[Start of Data shown]

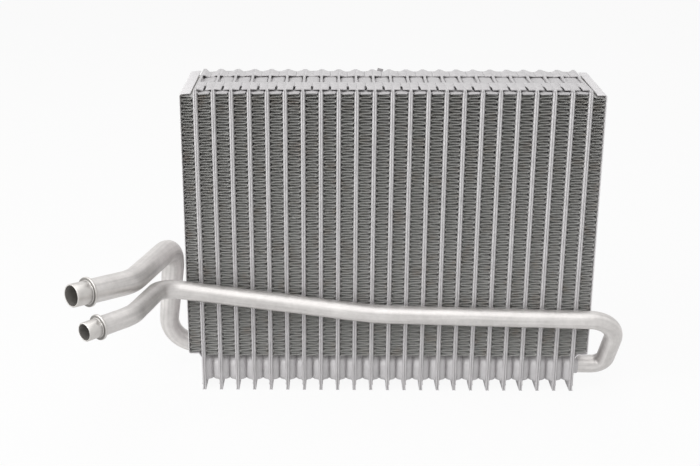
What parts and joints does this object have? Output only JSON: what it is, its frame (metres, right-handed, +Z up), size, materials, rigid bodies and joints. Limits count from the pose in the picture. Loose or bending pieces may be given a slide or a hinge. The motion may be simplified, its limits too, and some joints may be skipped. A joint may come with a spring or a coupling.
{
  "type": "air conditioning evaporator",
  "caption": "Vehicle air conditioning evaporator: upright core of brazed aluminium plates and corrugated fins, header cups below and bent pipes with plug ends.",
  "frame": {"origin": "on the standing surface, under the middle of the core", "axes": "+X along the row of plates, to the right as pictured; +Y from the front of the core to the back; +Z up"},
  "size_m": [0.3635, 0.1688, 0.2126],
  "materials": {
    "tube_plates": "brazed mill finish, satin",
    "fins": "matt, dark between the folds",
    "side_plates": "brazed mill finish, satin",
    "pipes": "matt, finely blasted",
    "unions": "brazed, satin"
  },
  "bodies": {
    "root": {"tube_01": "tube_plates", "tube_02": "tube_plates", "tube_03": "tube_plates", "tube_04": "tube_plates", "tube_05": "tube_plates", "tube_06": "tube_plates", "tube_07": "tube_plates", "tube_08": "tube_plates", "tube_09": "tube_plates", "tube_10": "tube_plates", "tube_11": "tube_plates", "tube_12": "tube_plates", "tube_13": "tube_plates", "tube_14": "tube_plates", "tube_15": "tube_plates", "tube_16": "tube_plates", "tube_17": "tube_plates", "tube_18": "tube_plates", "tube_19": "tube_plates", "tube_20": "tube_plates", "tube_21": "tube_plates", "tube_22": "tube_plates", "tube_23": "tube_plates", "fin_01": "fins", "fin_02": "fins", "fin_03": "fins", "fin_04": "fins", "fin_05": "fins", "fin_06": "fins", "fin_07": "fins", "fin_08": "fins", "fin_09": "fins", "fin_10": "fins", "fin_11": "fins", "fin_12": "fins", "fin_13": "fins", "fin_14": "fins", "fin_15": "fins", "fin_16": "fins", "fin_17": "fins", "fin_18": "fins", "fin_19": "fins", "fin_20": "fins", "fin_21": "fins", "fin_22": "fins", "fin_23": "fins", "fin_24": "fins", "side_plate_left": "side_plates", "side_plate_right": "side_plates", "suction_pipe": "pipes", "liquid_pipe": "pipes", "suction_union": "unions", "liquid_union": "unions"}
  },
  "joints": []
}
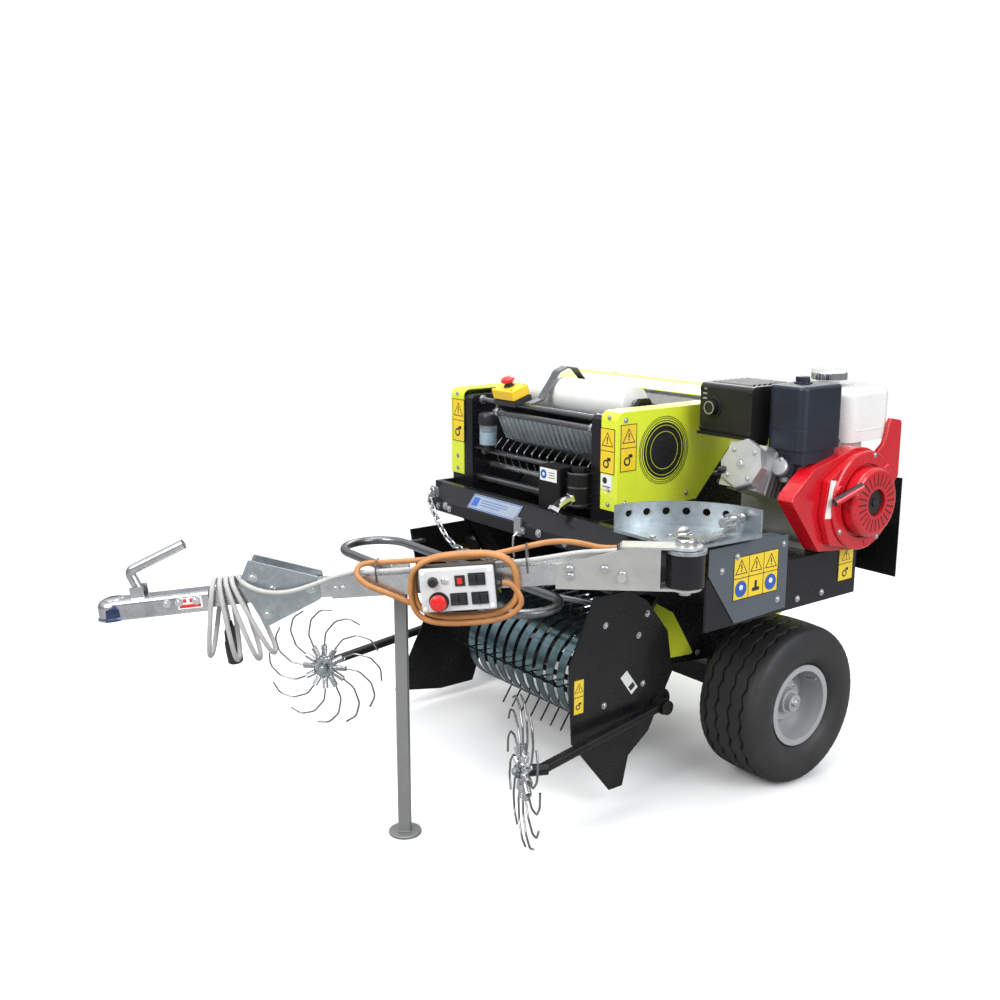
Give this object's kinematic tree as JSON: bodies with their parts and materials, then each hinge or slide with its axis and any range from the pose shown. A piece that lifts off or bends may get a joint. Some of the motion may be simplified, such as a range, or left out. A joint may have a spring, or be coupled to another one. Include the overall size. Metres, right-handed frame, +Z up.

[End of Data shown]
[Start of Data shown]

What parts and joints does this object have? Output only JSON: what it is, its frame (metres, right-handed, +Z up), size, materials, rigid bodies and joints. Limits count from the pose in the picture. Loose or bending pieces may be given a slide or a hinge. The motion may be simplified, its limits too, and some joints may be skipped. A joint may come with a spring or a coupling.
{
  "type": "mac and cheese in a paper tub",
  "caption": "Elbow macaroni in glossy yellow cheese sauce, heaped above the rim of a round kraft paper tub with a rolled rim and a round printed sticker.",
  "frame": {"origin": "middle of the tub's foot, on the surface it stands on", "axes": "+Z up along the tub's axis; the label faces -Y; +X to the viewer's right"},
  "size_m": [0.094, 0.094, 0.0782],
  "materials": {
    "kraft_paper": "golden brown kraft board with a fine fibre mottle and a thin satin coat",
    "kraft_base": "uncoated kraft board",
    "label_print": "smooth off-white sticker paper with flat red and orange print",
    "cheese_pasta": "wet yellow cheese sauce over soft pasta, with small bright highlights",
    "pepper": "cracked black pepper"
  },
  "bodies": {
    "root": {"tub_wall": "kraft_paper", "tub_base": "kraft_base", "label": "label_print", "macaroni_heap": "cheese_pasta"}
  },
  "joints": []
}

[End of Data shown]

Required work >>
Look through the records and count each line that holds "axis". Write only the total.

Written response >>
2